Information shown:

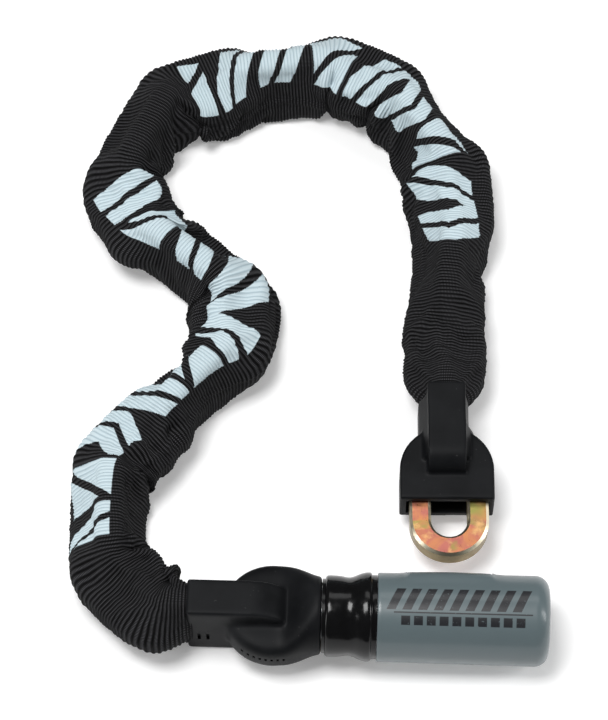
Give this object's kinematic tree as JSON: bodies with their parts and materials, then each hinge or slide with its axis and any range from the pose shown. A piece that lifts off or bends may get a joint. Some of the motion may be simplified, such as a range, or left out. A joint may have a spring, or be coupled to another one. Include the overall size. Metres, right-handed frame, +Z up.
{
  "type": "chain lock",
  "caption": "Square-bar chain in a ribbed fabric sleeve, with a barrel cylinder lock on one end and a bare U-shaped end link that plugs into the barrel's slot.",
  "frame": {"origin": "centre of the footprint, on the surface the lock lies on", "axes": "+X along the barrel towards the key end, +Y the way the end link's slot faces, +Z up"},
  "size_m": [0.2045, 0.3057, 0.0374],
  "materials": {
    "chain_steel": "zinc plated, dull",
    "end_link_zinc": "yellow zinc, iridescent",
    "barrel_steel": "machined",
    "pin_steel": "ground",
    "brass": "machined",
    "cover_grey": "glossy moulded",
    "collar_black": "glossy moulded",
    "dust_plastic": "matt moulded",
    "boot_rubber": "matt moulded",
    "sleeve_fabric": "ribbed webbing with a pale print"
  },
  "bodies": {
    "root": {"barrel_shell": "barrel_steel", "barrel_cover": "cover_grey", "collar": "collar_black", "anchor_plug": "barrel_steel", "anchor_pin": "pin_steel", "core_housing": "barrel_steel", "cam_bush": "brass", "detent_ball": "pin_steel", "detent_spring": "pin_steel", "front_plate": "pin_steel", "cross_pins": "pin_steel", "lock_boot": "boot_rubber", "anchor_link": "chain_steel", "lock_neck_link": "chain_steel", "sleeve_lock_end": "sleeve_fabric"},
    "chain_01": {"link_01": "chain_steel", "sleeve_01": "sleeve_fabric"},
    "chain_02": {"link_02": "chain_steel", "sleeve_02": "sleeve_fabric"},
    "chain_03": {"link_03": "chain_steel", "sleeve_03": "sleeve_fabric"},
    "chain_04": {"link_04": "chain_steel", "sleeve_04": "sleeve_fabric"},
    "chain_05": {"link_05": "chain_steel", "sleeve_05": "sleeve_fabric"},
    "chain_06": {"link_06": "chain_steel", "sleeve_06": "sleeve_fabric"},
    "chain_07": {"link_07": "chain_steel", "sleeve_07": "sleeve_fabric"},
    "chain_08": {"link_08": "chain_steel", "sleeve_08": "sleeve_fabric"},
    "chain_09": {"link_09": "chain_steel", "sleeve_09": "sleeve_fabric"},
    "chain_10": {"link_10": "chain_steel", "sleeve_10": "sleeve_fabric"},
    "chain_11": {"link_11": "chain_steel", "sleeve_11": "sleeve_fabric"},
    "chain_12": {"link_12": "chain_steel", "sleeve_12": "sleeve_fabric"},
    "chain_13": {"link_13": "chain_steel", "sleeve_13": "sleeve_fabric"},
    "chain_14": {"link_14": "chain_steel", "sleeve_14": "sleeve_fabric"},
    "chain_15": {"link_15": "chain_steel", "sleeve_15": "sleeve_fabric"},
    "chain_end": {"sleeve_link_end": "sleeve_fabric", "end_neck_link": "chain_steel", "end_link": "end_link_zinc", "end_boot": "boot_rubber"},
    "core": {"cylinder_core": "brass", "code_discs": "brass", "disc_spacers": "pin_steel", "sidebar": "pin_steel", "locking_cam": "pin_steel"},
    "dust_disc": {"dust_cover": "dust_plastic"}
  },
  "joints": [
    {"name": "chain_turn_01", "type": "hinge", "parent": "root", "child": "chain_01", "pos_m": [-0.05972, -0.13249, 0.0175], "axis": [0, 0, 1], "range_deg": [-2, 15]},
    {"name": "chain_turn_02", "type": "hinge", "parent": "chain_01", "child": "chain_02", "pos_m": [-0.07947, -0.11408, 0.0175], "axis": [0, 0, -1], "range_deg": [-15, 2]},
    {"name": "chain_turn_03", "type": "hinge", "parent": "chain_02", "child": "chain_03", "pos_m": [-0.08116, -0.06561, 0.0175], "axis": [0, 0, 1], "range_deg": [-2, 15]},
    {"name": "chain_turn_04", "type": "hinge", "parent": "chain_03", "child": "chain_04", "pos_m": [-0.0638, -0.04492, 0.0175], "axis": [0, 0, -1], "range_deg": [-15, 2]},
    {"name": "chain_turn_05", "type": "hinge", "parent": "chain_04", "child": "chain_05", "pos_m": [-0.03263, -0.00777, 0.0175], "axis": [0, 0, 1], "range_deg": [-3, 15]},
    {"name": "chain_turn_06", "type": "hinge", "parent": "chain_05", "child": "chain_06", "pos_m": [-0.03545, 0.01908, 0.0175], "axis": [0, 0, -1], "range_deg": [-15, 3]},
    {"name": "chain_turn_07", "type": "hinge", "parent": "chain_06", "child": "chain_07", "pos_m": [-0.07419, 0.04827, 0.0175], "axis": [0, 0, 1], "range_deg": [-2, 15]},
    {"name": "chain_turn_08", "type": "hinge", "parent": "chain_07", "child": "chain_08", "pos_m": [-0.0843, 0.0733, 0.0175], "axis": [0, 0, -1], "range_deg": [-15, 2]},
    {"name": "chain_turn_09", "type": "hinge", "parent": "chain_08", "child": "chain_09", "pos_m": [-0.06457, 0.11761, 0.0175], "axis": [0, 0, 1], "range_deg": [-2, 15]},
    {"name": "chain_turn_10", "type": "hinge", "parent": "chain_09", "child": "chain_10", "pos_m": [-0.03937, 0.12729, 0.0175], "axis": [0, 0, -1], "range_deg": [-15, 3]},
    {"name": "chain_turn_11", "type": "hinge", "parent": "chain_10", "child": "chain_11", "pos_m": [0.00854, 0.13487, 0.0175], "axis": [0, 0, 1], "range_deg": [-8, 15]},
    {"name": "chain_turn_12", "type": "hinge", "parent": "chain_11", "child": "chain_12", "pos_m": [0.03301, 0.12346, 0.0175], "axis": [0, 0, -1], "range_deg": [-15, 15]},
    {"name": "chain_turn_13", "type": "hinge", "parent": "chain_12", "child": "chain_13", "pos_m": [0.06083, 0.08374, 0.0175], "axis": [0, 0, 1], "range_deg": [-15, 15]},
    {"name": "chain_turn_14", "type": "hinge", "parent": "chain_13", "child": "chain_14", "pos_m": [0.06271, 0.0568, 0.0175], "axis": [0, 0, -1], "range_deg": [-15, 15]},
    {"name": "chain_turn_15", "type": "hinge", "parent": "chain_14", "child": "chain_15", "pos_m": [0.05848, 0.00849, 0.0175], "axis": [0, 0, 1], "range_deg": [-15, 15]},
    {"name": "chain_turn_16", "type": "hinge", "parent": "chain_15", "child": "chain_end", "pos_m": [0.05848, -0.01851, 0.0175], "axis": [0, 0, -1], "range_deg": [-15, 15]},
    {"name": "core_turn", "type": "hinge", "parent": "root", "child": "core", "pos_m": [0.08618, -0.13249, 0.0187], "axis": [1, 0, 0], "range_deg": [0, 90]},
    {"name": "dust_cover_turn", "type": "hinge", "parent": "root", "child": "dust_disc", "pos_m": [0.10058, -0.13249, 0.0187], "axis": [1, 0, 0], "range_deg": [0, 90]}
  ]
}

Problem to solve:
Pick out all lines containing the string "frame".

Complete response:
Give this object's kinematic tree as JSON: bodies with their parts and materials, then each hinge or slide with its axis and any range from the pose shown. A piece that lifts off or bends may get a joint. Some of the motion may be simplified, such as a range, or left out. A joint may have a spring, or be coupled to another one. Include the overall size. Metres, right-handed frame, +Z up.
  "frame": {"origin": "centre of the footprint, on the surface the lock lies on", "axes": "+X along the barrel towards the key end, +Y the way the end link's slot faces, +Z up"},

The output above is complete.